Poteva accadere anche per il campione sudtirolese. E nessuno avrebbe trovato nulla da dire. È passata l’idea che la presenza di una sostanza proibita all’interno di sangue o urine sia evidenza di un tentativo di frode sportiva. Ed è stato inutile in questi anni di caccia agli impostori dello sport provare a spiegare che a volte può capitare di ritrovarsi accusati di essere un baro senza aver provato a barare. E che certe giustificazioni che sembrano un’arrampicata sugli specchi per tentare di evitare la squalifica, in realtà non lo sono. A volte è meno improbabile di quanto sembra venire in contatto con sostanze non consentite in quanto utilizzate in farmaci da banco o di facile prescrizione (comunque sempre ben segnalate nei bugiardini e nelle scatole). Il clostebol è tra queste. È uno steroide anabolizzante sintetico, una versione modificata del testosterone, che serve per la cura delle lesioni cutanee. Venne sintetizzato a metà degli anni Cinquanta, il brevetto venne depositato in Illinois nel 1960. Da lì venne utilizzato in tutto il mondo, anche al di là della cortina di ferro. In Unione sovietica ne apprezzarono la capacità di migliorare le prestazioni sportive: favoriva l’aumento della massa muscolare e la resistenza. Gli atleti e le atlete sovietiche e della Ddr venivano massaggiati con creme a base di clostebol.

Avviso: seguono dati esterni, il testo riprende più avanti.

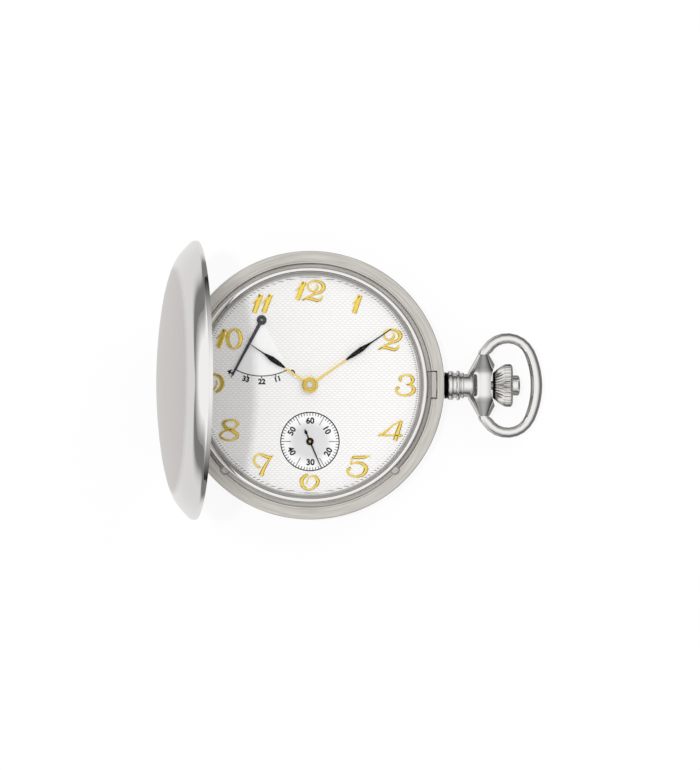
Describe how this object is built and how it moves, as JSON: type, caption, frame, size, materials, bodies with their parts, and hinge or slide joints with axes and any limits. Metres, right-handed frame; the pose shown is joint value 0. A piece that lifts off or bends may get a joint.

Per un massaggio (quello fatto dal massaggiatore che aveva utilizzato un farmaco contenente clostebol su di una ferita) Sinner si è ritrovato catapultato indietro nella storia. La quantità minima, del tutto insufficiente per dare benefici sportivi illegali, ha fatto sorgere il dubbio all’International tennis integrity agency (Itia, l’antidoping del tennis) che qualche approfondimento in più andasse fatto. Per una volta l’antidoping ha deciso che andava garantita l’integrità anche dell’atleta e non solo dello sport. L’Itia ha scelto di non esporre l’atleta alle accuse di giornali, tv e tifosi, ha tutelato il suo diritto a fare chiarezza. Il processo mediatico è iniziato comunque, ma almeno dopo la sentenza dell’antidoping. Almeno questa volta la dignità dello sportivo è stata tutelata.
Non è stato così in passato. Molti atleti per quantità minime di clostebol, del tutto insufficienti a un miglioramento delle prestazioni fisiche, hanno visto la loro carriera distrutta.
Lo ha ricordato su Facebook l’ex ciclista Stefano Agostini che per qualche nanogrammo venne squalificato e trattato come un imbroglione. Si è chiesto perché a lui non è stato concesso il trattamento riservato a Jannik Sinner. Fa bene a chiederselo (il ciclismo in questi anni, anche per evitare altri casi del genere, ha comunque cercato di creare un sistema capace di tutelare la lealtà sportiva e l'atleta). Nessuno potrà ridargli gli anni persi, la speranza però è che il caso Sinner sia uno spartiacque e che da ora in poi tutte le agenzie antidoping seguano l’esempio di quella tennistica.